I’m a convert to digital but the main draw for me is the low light performance. Shots so far have been below 200 so no need for ballistic calcs, however I’m sure it’ll be useful once I fully test it out.
Same as you. It’s been a revelation for the last five minutes of deer o’clock
 
I can’t imagine I’d ever switch to a digital scope unless I was under real pressure for numbers. Looking through other peoples, it just feels like a fundamentally different experience watching the deer on a screen. I will probably get a thermal spotter at some point, but imagine I will still carry binos because I like being able to observe the deer (and other things) both to learn and understand them and for pleasure. Doing this through glass seems much more pleasant than through the Habroxs I’ve borrowed.

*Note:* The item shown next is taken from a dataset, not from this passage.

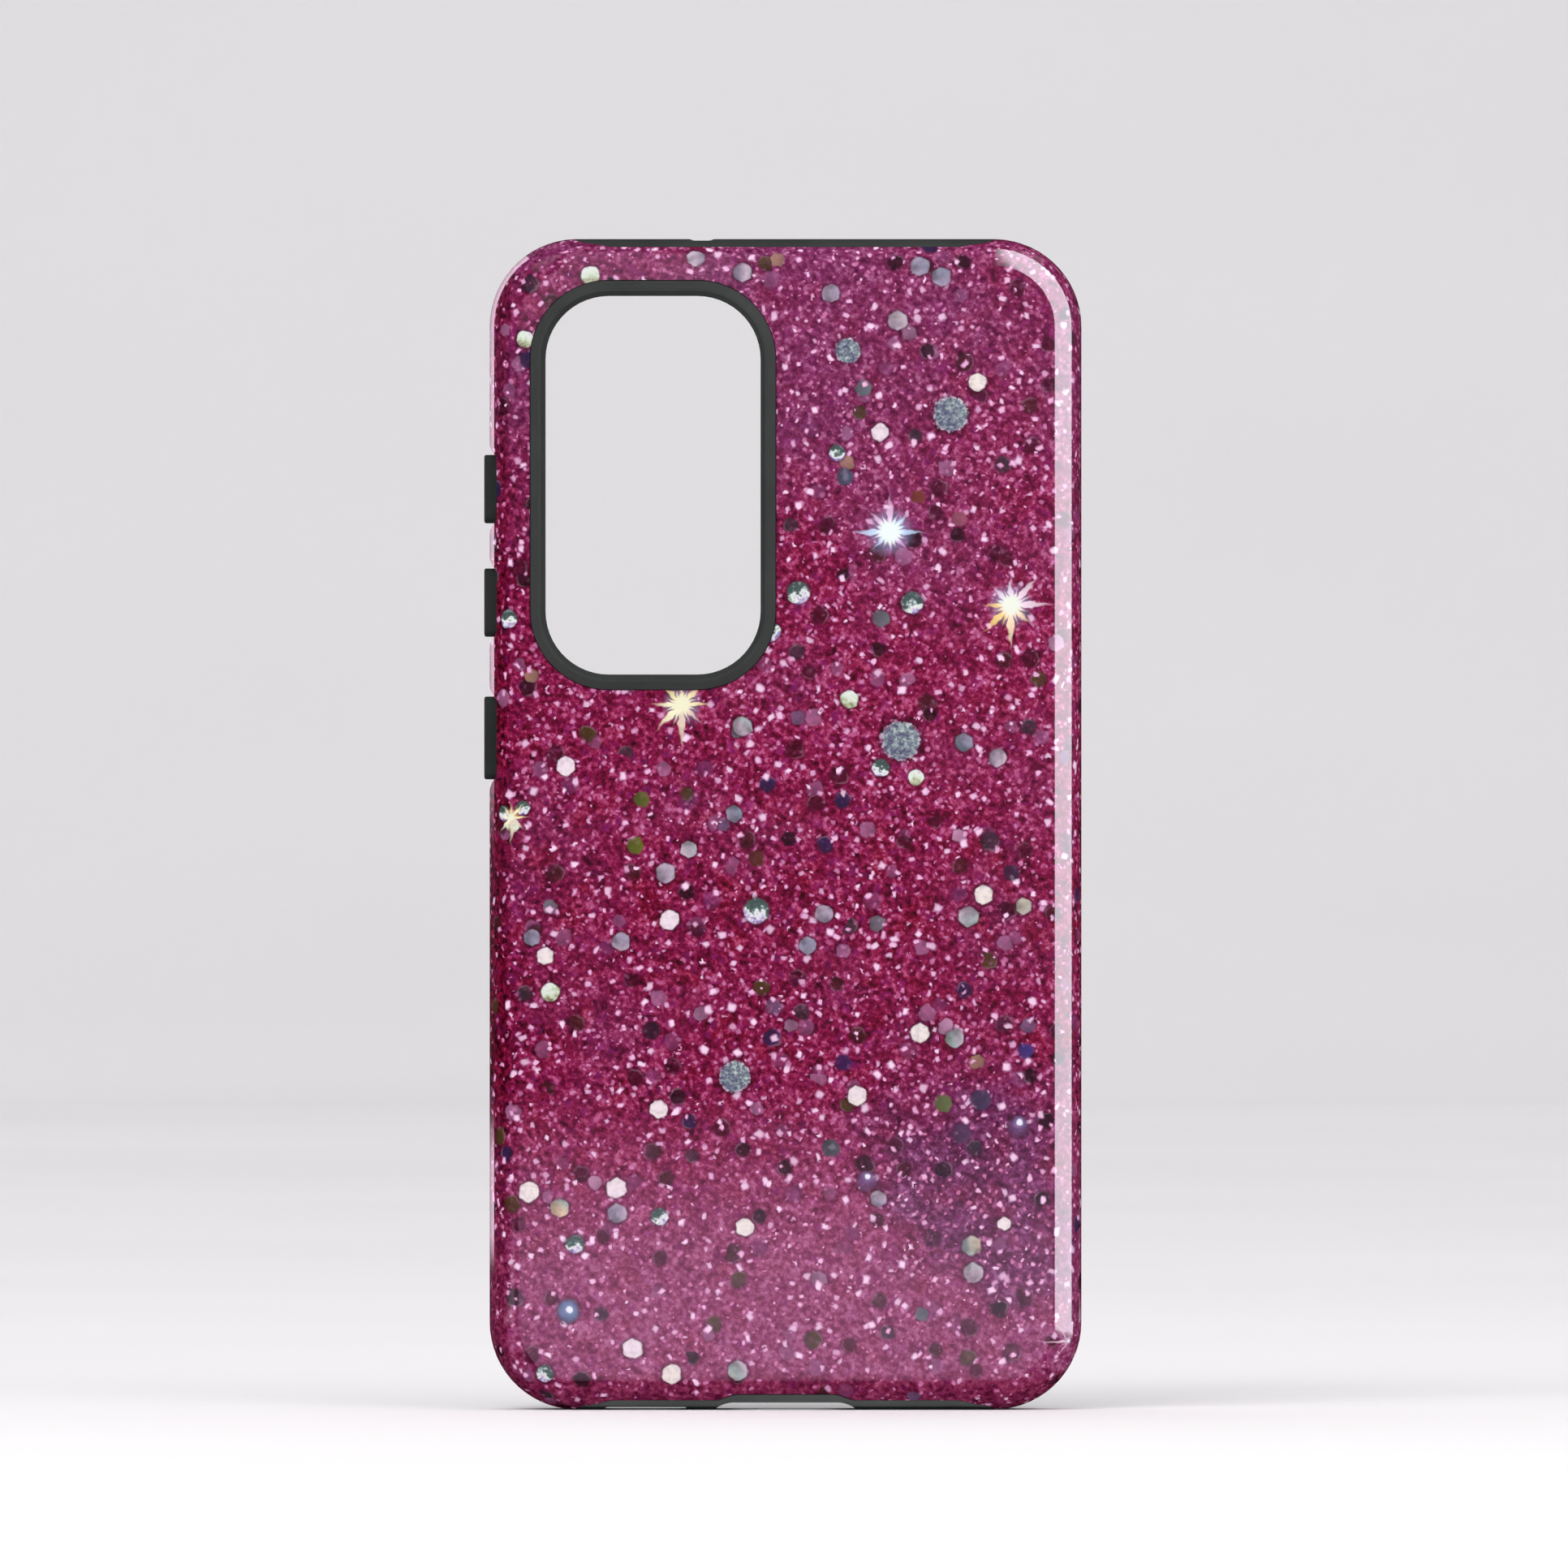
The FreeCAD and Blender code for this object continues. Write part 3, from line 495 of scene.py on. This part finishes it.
def placed_discs(graph, flat, jitter, colour):
    """The discs and beads with places of their own, up to the large frosted ones."""
    soft = graph.noise(flat, 1 / 3.0, 1.0)
    mottle = graph.noise(flat, 1 / 0.7, 2.0, 0.6)
    cloud = graph.between(mottle, 0.3, 0.7, -0.12, 0.12)
    round_uv = graph.vector("MULTIPLY_ADD", jitter, (0.45, 0.45, 0), flat)

    place = graph.after(colour, round_uv)
    for x, z, radius, code in TINTED_DISCS:
        local = in_radii(graph, place, x, z, radius)
        side, _, _ = graph.split(local)
        gleam = graph.between(graph.math("ADD", side, cloud), -1.0, 1.0, 0.7, 1.25)
        paint = graph.shade(linear(code), gleam)
        distance = hexagon(graph, local)
        colour = graph.blend(graph.between(distance, 0.78, 1.0, 0.85, 0.0), colour, paint)

    distance, offset = nearest(graph, graph.after(colour, round_uv), PALE_DISCS)
    side, _, _ = graph.split(turned(graph, offset, graph.math("MULTIPLY", soft, 2.0 * TAU)))
    tone = graph.between(graph.noise(flat, 1 / 14, 1.0), 0.35, 0.65)
    pale = graph.ramp(tone, [
        (0.0, "6c7484"), (0.3, "8c8096"), (0.55, "ab98a6"), (0.75, "839090"), (1.0, "bda48e")])
    gleam = graph.between(graph.math("MULTIPLY_ADD", cloud, 3.0, side), -0.7, 0.7, 0.6, 1.3)
    pale = graph.shade(pale, gleam)
    colour = lay(graph, colour, chipped(graph, distance, turned(graph, offset, soft)), pale)

    distance, offset = nearest(graph, graph.after(colour, round_uv), WHITE_DISCS)
    warm = graph.between(graph.noise(flat, 1 / 9, 1.0), 0.4, 0.6)
    white = graph.blend(warm, linear("e6d6e0"), linear("e6dcd6"))
    # greyer in mottled patches, and painted shade towards each disc's edge
    mottle_and_edge_shade = graph.math("ADD", mottle, graph.math("MULTIPLY", distance, 0.12))
    grey = graph.between(mottle_and_edge_shade, 0.5, 0.8, 0.0, 0.5)
    white = graph.blend(grey, white, linear("a8929e"))
    colour = lay(graph, colour, chipped(graph, distance, turned(graph, offset, soft)), white)

    tip = graph.between(soft, 0.3, 0.7, -0.9, 0.9)
    distance, offset = nearest(graph, graph.after(colour, round_uv), GLASS_BEADS)
    # painted light and shade across each bead: a painted white highlight band with a dark band beside
    # it
    glass = graph.ramp(across_bead(graph, offset, tip, cloud), [
        (0.0, "5c5088"), (0.16, "8a7cae"), (0.28, "cdbfd8"), (0.40, "e2e8e2"), (0.50, "8c9c9c"),
        (0.58, "4a5a58"), (0.80, "3a4846"), (1.0, "7c8c90")])
    colour = lay(graph, colour, distance, glass)

    distance, offset = nearest(graph, graph.after(colour, round_uv), CREAM_BEADS)
    # painted shading: dark on one side of each bead, pale towards the other
    cream = graph.ramp(across_bead(graph, offset, tip, cloud), [
        (0.0, "584a44"), (0.16, "848066"), (0.32, "b0b698"),
        (0.52, "ccd8c4"), (0.75, "dde2de"), (1.0, "c4b4c2")])
    colour = lay(graph, colour, distance, cream)

    blue, violet = ("7488ac", "5c7096", "4a5474"), ("8c78a8", "6c5080", "5a3c64")
    colour = lens(graph, round_uv, colour, BLUE_BEADS, (0.1, 0.12, 0), 0.9, blue)
    colour = lens(graph, round_uv, colour, VIOLET_BEADS, (0.1, 0.42, 0), 0.6, violet)

    distance, offset = nearest(graph, graph.after(colour, round_uv), FROSTED_DISCS)
    distance = graph.math("ADD", distance, graph.between(mottle, 0.3, 0.7, 0.07, -0.07))
    beside, below, _ = graph.split(offset)
    slope = graph.math("ADD", beside, below)
    sparkle = graph.between(graph.noise(flat, 1 / 0.35, 3.0, 0.7), 0.3, 0.7, -0.09, 0.09)
    lit = graph.math("MULTIPLY_ADD", slope, 0.05, sparkle)
    frost = graph.ramp(graph.math("ADD", mottle, lit), [
        (0.24, "4a4662"), (0.40, "5d6076"), (0.50, "727a88"), (0.60, "869294"), (0.76, "bccac4")])
    near_edge = graph.between(distance, 0.80, 0.95)
    crust = graph.math("MULTIPLY", near_edge, graph.between(mottle, 0.45, 0.60))
    frost = graph.blend(graph.math("MULTIPLY", crust, 0.8), frost, linear("d0b4cc"))
    return lay(graph, colour, distance, frost, edge=0.92)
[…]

I spend 8-10 hours a day during the week looking at screens, I’d rather not have them intermediate my deer stalking experience, but I’m not under pressure for numbers!
 
The more adjustments the more time they take, is the deer still there?

I’d say further out the stuff is, the more time you generally have. Kind of like that whole, time to wind up but not usually wind down argument.

Sounds like a lot of folk are leaning more into the digital stuff and less into the ballistic dials. Probably 20 years time we’ll all be digital but we’ll see!